> _Exercise directions_
Print the whole listing exactly.

+===+

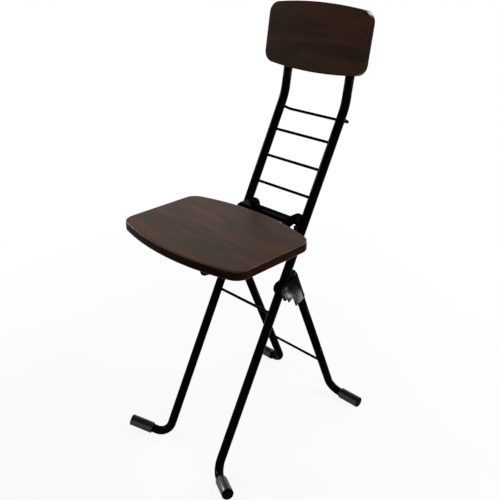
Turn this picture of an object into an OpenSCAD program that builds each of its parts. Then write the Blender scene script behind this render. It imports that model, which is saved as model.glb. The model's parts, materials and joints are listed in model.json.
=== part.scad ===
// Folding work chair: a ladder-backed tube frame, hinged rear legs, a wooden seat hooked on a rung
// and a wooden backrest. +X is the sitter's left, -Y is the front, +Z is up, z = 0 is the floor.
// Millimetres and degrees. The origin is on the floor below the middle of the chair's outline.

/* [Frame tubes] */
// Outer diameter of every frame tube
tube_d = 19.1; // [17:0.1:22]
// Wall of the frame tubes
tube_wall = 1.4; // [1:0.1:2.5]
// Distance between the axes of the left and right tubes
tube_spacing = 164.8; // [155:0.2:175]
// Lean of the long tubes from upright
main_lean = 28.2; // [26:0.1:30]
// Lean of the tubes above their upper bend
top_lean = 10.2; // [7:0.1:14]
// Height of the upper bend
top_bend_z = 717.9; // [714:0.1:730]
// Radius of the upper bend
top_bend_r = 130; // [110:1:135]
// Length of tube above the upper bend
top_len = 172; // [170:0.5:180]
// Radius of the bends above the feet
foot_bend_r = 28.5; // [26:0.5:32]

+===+

> _Reply to the task_
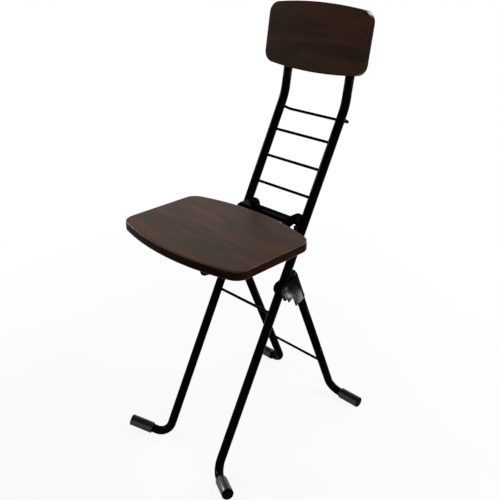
Turn this picture of an object into an OpenSCAD program that builds each of its parts. Then write the Blender scene script behind this render. It imports that model, which is saved as model.glb. The model's parts, materials and joints are listed in model.json.
=== part.scad ===
// Folding work chair: a ladder-backed tube frame, hinged rear legs, a wooden seat hooked on a rung
// and a wooden backrest. +X is the sitter's left, -Y is the front, +Z is up, z = 0 is the floor.
// Millimetres and degrees. The origin is on the floor below the middle of the chair's outline.

/* [Frame tubes] */
// Outer diameter of every frame tube
tube_d = 19.1; // [17:0.1:22]
// Wall of the frame tubes
tube_wall = 1.4; // [1:0.1:2.5]
// Distance between the axes of the left and right tubes
tube_spacing = 164.8; // [155:0.2:175]
// Lean of the long tubes from upright
main_lean = 28.2; // [26:0.1:30]
// Lean of the tubes above their upper bend
top_lean = 10.2; // [7:0.1:14]
// Height of the upper bend
top_bend_z = 717.9; // [714:0.1:730]
// Radius of the upper bend
top_bend_r = 130; // [110:1:135]
// Length of tube above the upper bend
top_len = 172; // [170:0.5:180]
// Radius of the bends above the feet
foot_bend_r = 28.5; // [26:0.5:32]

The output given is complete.